If we do survive, how long will it be before the next nuclear disaster occurs? Especially when we have politicians who insist on building more nuclear devices. How many decades have people been fighting to stop ALL nuclear use, yet no one listens. It sure looks like this may be the grand finale to life as we know it.

Reply to
jw

I guess that sequencde would include the reactor figuring out how to enrich the U-235 from a few percent up to the 90+% required for a nuclear explosion. Witnessing the difficulty entire nations like Iran and North Korea appear to be having doing that, I think it unlikely that a melting blob in the bottom of the reactor vessel is going to achieve that.

=A0In other words, not

Reply to
trader4

In an atom bomb you have to make the materials supercritical *very* rapidly. You can't do that in a reactor. Every source I have ever read is that you can have a heat explosion but that a nuclear explosion is impossible. For instance heat causes materials vaporize with rapid gas expansion (explosion). The material is blown apart faster than it came together. Such a heat explosion would scatter very radioactive material and be a major disaster.

Reply to
bud--

No you can't. In an atom bomb, they surround the nuclear material with a sphere of conventional explosive, and when that detonates, it compresses the smaller sphere inside. There is nothing remotely like that in a power plant, where all there is is some hot material used to heat water to run the turbines that make electricity. No other explosives.

Reply to
mm

The risk of supercriticality depends upon the level of U-235 enrichment, the overall mass of the enriched uranium, the presence of mutated isotopes in the rods, the specific geometry, and the concentration of Pu if you are using MOX (Fukashima's reactor #3). I agree completely that at the 3-5% U-235 that Japan claims it uses, and that is used in most nuclear reactors, a supercriticality seems impossible. However, I suspect that no one has ever "done the experiment" with a large melted core containing MOX instead of just uranium. I too would not have given the claim I mentioned ANY credence if it had not come from a Japanese nuclear engineer. I figure maybe they know something that has not been made available to the public at large.
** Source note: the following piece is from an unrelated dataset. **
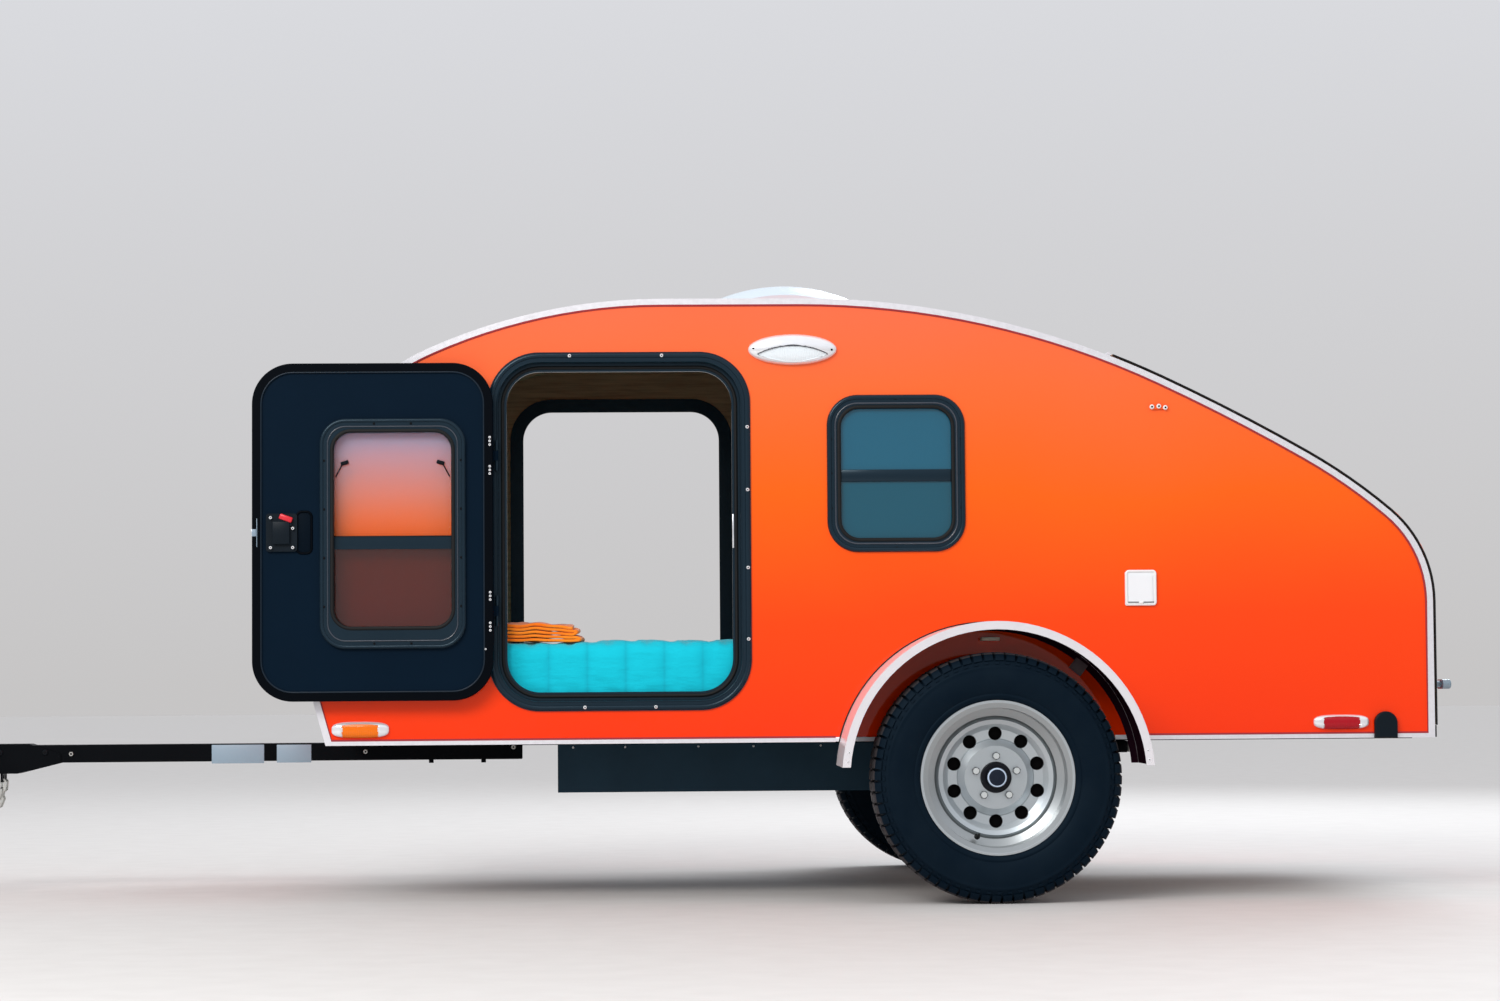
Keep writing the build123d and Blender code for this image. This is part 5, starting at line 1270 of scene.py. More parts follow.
# Columns: name, station, height, half length and half height, lens finish
MARKERS = [("front", 210.0, 43.0, (78.0, 22.0), lens_amber), ("rear", 2889.0, 44.0, (76.0, 20.0), lens_red)]


def under_arch(x, z):
    return -34.0 + 0.0022 * x * x < z < ARCH_TOP - ARCH_FALL * x * x and abs(x) < 104


def in_slot(x, z):
    return abs(x) < 49 and z < 15 - 0.0012 * x * x


for side_name, side in SIDES:
    porch = dome_lamp(f"porch_lamp_{side_name}", PORCH_STATION, PORCH_HEIGHT, PORCH_SIZE, 2.0, PORCH_RISE,
                      under_arch, (lamp_chrome, lens_clear), side, 3.0)
    if side < 0:
        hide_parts("porch_lights")
    for where, station, height, size, lens in MARKERS:
        marker = dome_lamp(f"marker_{where}_{side_name}", station, height, size, 3.2, MARKER_RISE,
                           in_slot, (lamp_chrome, lens), side, 2.0)
        if side < 0 and where == "front":
            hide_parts("marker_lights")
    screw_heads(f"porch_screws_{side_name}",
                side_places(PORCH_STATION, PORCH_HEIGHT, PORCH_SCREWS, 776.0, side), 3.8, 3.0, screw_black)
print("lamps on a side:", 1 + len(MARKERS))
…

The need to use high explosives to rapidly implode the fissile material is somewhat related to the total mass of fissile material that you are trying to get to go supercritical. The most "efficient" weapons will use relatively small amounts of highly enriched fissile material to enable feasible shielding and transport of the weapon. However, when you are talking about tons of fissile mass, as in a core meltdown, rather than pounds, you are dealing with a different scenario. We all hope that the assumptions behind the predictions are based upon accurate theory and calculations and that a supercriticality in the event of any type of power plant core meltdown is an absolute impossibility.